5. Der Klägerin stehen aus ihrer eingetragenen Farbmarke und einer etwaigen Benutzungsmarke auch keine Unterlassungsansprüche gemäß § 14 Abs.2 Nr.3, Abs.5 MarkenG zu. Dieser Anspruch scheitert schon daran, dass NIVEA- Blau über keine erhöhte Kennzeichnungskraft verfügt und damit ( erst recht ) keine bekannte Marke im Sinne dieser Norm ist.

6. Der Klägerin besitzt auch keine Unterlassungsansprüche aus den eingetragenen Gemeinschaftsmarken. Wie das Landgericht zu Recht ausgeführt hat, kommen insoweit allenfalls Ansprüche hinsichtlich der runden Produktaufmachungen zu den Anträgen zu Ziff.4 und 7 gemäß Art.9 Abs.1 b GMV oder Art.9 Abs.1 c GMV in Betracht. Das Landgericht hat diese Ansprüche mit eingehender und überzeugender Begründung verneint, so dass der Senat zur Vermeidung von Wiederholungen hierauf Bezug nehmen kann. Die Berufung hat insoweit keine neuen Gesichtspunkte aufzeigen können, die eine andere Beurteilung rechtfertigen.

Soweit die Beklagte erstmals in der Berufungsinstanz auch bezüglich der Marke Anlage K 16 die Einrede der Nichtbenutzung erhoben hat, dürfte dies Verteidigungsmittel zwar verspätet sein. Es wirkt sich jedoch nicht aus, da Ansprüche aus diesen Marken ohnehin nicht begründet sind.

7. Ebenfalls zu Recht und mit überzeugender Begründung hat das Landgericht wettbewerbsrechtliche Ansprüche und solche aus § 823 Abs.1 BGB unter dem Gesichtspunkt des Eingriffs in den eingerichteten und ausgeübten Gewerbebetrieb verneint. In der Berufung macht die Klägerin noch Ansprüche nach den §§ 3,4 Nr.9 a UWG wegen vermeidbarer Herkunftstäuschung geltend.

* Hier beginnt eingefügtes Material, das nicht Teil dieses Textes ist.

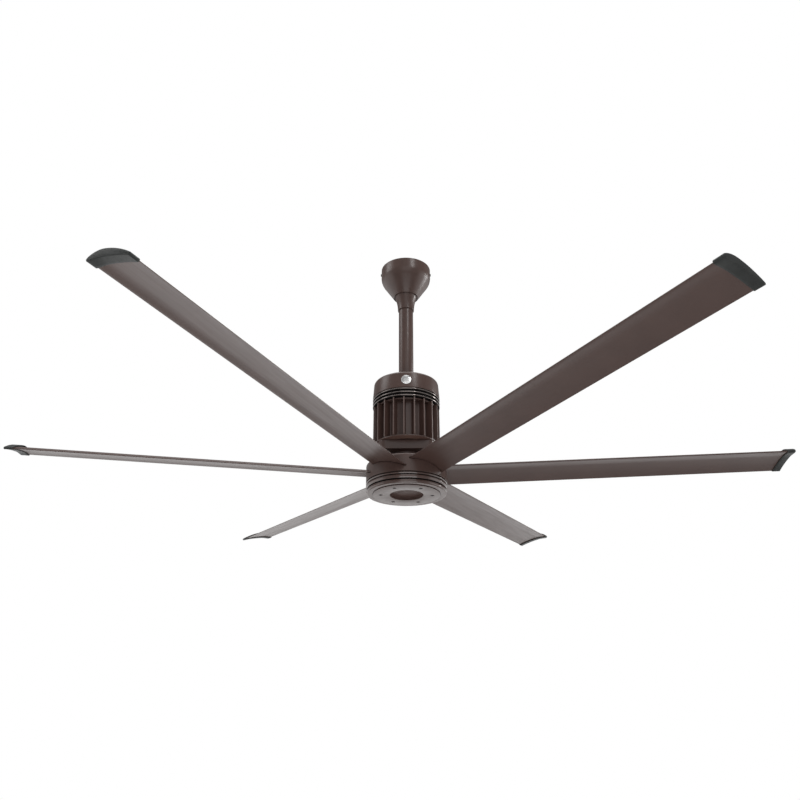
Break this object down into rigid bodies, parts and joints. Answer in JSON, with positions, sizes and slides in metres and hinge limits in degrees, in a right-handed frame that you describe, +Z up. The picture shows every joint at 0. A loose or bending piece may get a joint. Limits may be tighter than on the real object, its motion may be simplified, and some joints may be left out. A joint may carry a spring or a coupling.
{
  "type": "ceiling fan",
  "caption": "Ceiling fan with extruded aerofoil blades set in a slotted hub, under a finned motor housing on a short downrod with a round ceiling canopy.",
  "frame": {"origin": "centre of the ceiling bracket's top face, which lies on the ceiling", "axes": "+Z up into the ceiling along the rod and shaft, -Y towards the side with the badge, +X to the right of that side"},
  "size_m": [2.1352, 1.9434, 0.716],
  "materials": {
    "bronze_paint": "satin dark bronze powder paint",
    "blade_paint": "satin dark bronze paint on extruded aluminium",
    "polished_edge": "turned ridges, polished",
    "badge_silver": "bare silver disc",
    "dark_plastic": "moulded, fine grain",
    "zinc_steel": "zinc plated",
    "dark_screw": "dark plated",
    "bearing_steel": "ground and polished",
    "laminations": "stacked laminations",
    "copper_wire": "enamelled copper winding",
    "circuit_board": "board with parts",
    "magnet_steel": "nickel plated",
    "cast_aluminium": "as cast"
  },
  "bodies": {
    "ceiling_mount": {"ceiling_bracket": "zinc_steel", "canopy": "bronze_paint", "canopy_screw_right": "bronze_paint", "canopy_screw_left": "bronze_paint"},
    "motor_hanger": {"hanger_ball": "dark_plastic", "hanger_pin": "zinc_steel", "canopy_collar": "bronze_paint", "downrod": "bronze_paint", "rod_coupling": "zinc_steel", "coupling_pin": "zinc_steel", "top_cover": "bronze_paint", "badge_disc": "badge_silver", "ridge_ring": "polished_edge", "drive_board": "circuit_board", "motor_housing": "bronze_paint", "lower_motor_cover": "bronze_paint", "upper_bearing_outer": "bearing_steel", "lower_bearing_outer": "bearing_steel", "stator_core": "laminations", "stator_winding": "copper_wire"},
    "rotor": {"upper_bearing_inner": "bearing_steel", "lower_bearing_inner": "bearing_steel", "rotor_core": "laminations", "magnet_ring": "magnet_steel", "motor_shaft": "zinc_steel", "shaft_nut": "zinc_steel", "blade_carrier": "cast_aluminium", "hub_drum": "bronze_paint", "lower_ring": "bronze_paint", "bottom_plate": "bronze_paint", "centre_cap": "bronze_paint", "blade_1": "blade_paint", "blade_2": "blade_paint", "blade_3": "blade_paint", "blade_4": "blade_paint", "blade_5": "blade_paint", "blade_6": "blade_paint", "tip_cap_1": "dark_plastic", "tip_cap_2": "dark_plastic", "tip_cap_3": "dark_plastic", "tip_cap_4": "dark_plastic", "tip_cap_5": "dark_plastic", "tip_cap_6": "dark_plastic", "blade_arm_1": "cast_aluminium", "blade_arm_2": "cast_aluminium", "blade_arm_3": "cast_aluminium", "blade_arm_4": "cast_aluminium", "blade_arm_5": "cast_aluminium", "blade_arm_6": "cast_aluminium", "plate_screw_1": "dark_screw", "plate_screw_2": "dark_screw", "plate_screw_3": "dark_screw", "plate_screw_4": "dark_screw", "plate_screw_5": "dark_screw", "plate_screw_6": "dark_screw"}
  },
  "joints": [
    {"name": "hanger_swing", "type": "hinge", "parent": "ceiling_mount", "child": "motor_hanger", "pos_m": [0, 0, -0.044], "axis": [1, 0, 0], "range_deg": [-2, 2]},
    {"name": "rotor_spin", "type": "hinge", "parent": "motor_hanger", "child": "rotor", "pos_m": [0, 0, -0.66], "axis": [0, 0, 1], "continuous": true}
  ]
}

Allerdings können Ansprüche neben markenrechtlichen Ansprüchen aus ergänzendem wettbewerbsrechtlichen Leistungsschutz bestehen, wenn es nicht um den Schutz der Kennzeichnung als solche geht, sondern um den Schutz der konkreten Leistungsergebnisse des Markeninhabers, also der Produkte, die in Benutzung der Marke gefertigt werden ( zuletzt BGH WRP 2008,1196 – Rillenkoffer ). Hierzu fehlt es an Vortrag der Klägerin, welche konkret in NIVEA- Blau gehaltenen Produkte durch die angegriffenen Warenaufmachungen in wettbewerbswidriger Weise nachgeahmt werden. Dem Senat sind eine Vielzahl von NIVEA- Produkten in den unterschiedlichsten Blautönen vorgelegt worden.

Im Übrigen wäre eine vermeidbare Herkunftstäuschung zu verneinen, weil die blaue Farbe – wie bei den markenrechtlichen Ansprüchen eingehend begründet – bei den hier angegriffenen Warenaufmachungen vom Verkehr nicht herkunftshinweisend verstanden wird.

Die Nebenentscheidungen über die Kosten und die vorläufige Vollstreckbarkeit beruhen auf den §§ 97 Abs.1, 708 Nr.10, 711 ZPO. Der Senat hat die Revision gemäß § 543 Abs.2 ZPO zugelassen. Der Rechtsstreit betrifft den Schutzbereich von konturlosen Farbmarken, wenn eine Grundfarbe als Marke eingetragen ist und Waren des alltäglichen Bedarfs in einem durch Vielfarbigkeit gekennzeichneten Markt betroffen sind. Die bisherigen Leitentscheidungen des BGH in Rechtsstreitigkeiten wegen der Verletzung von konturlosen Farbmarken betreffen ungewöhnliche Farben, bei denen das Freihaltebedürfnis des Verkehrs möglicherweise anders zu beurteilen ist. Auch geht es um die Frage, inwieweit herkömmliche Markenformen, die ihrerseits kennzeichnungsstark sind, eine mögliche eigenständige kennzeichnende Stellung einer Hintergrundfarbe beseitigen können. Der Rechtsstreit hat damit grundsätzliche Bedeutung und eine höchstrichterliche Entscheidung dient der Fortbildung des Rechts.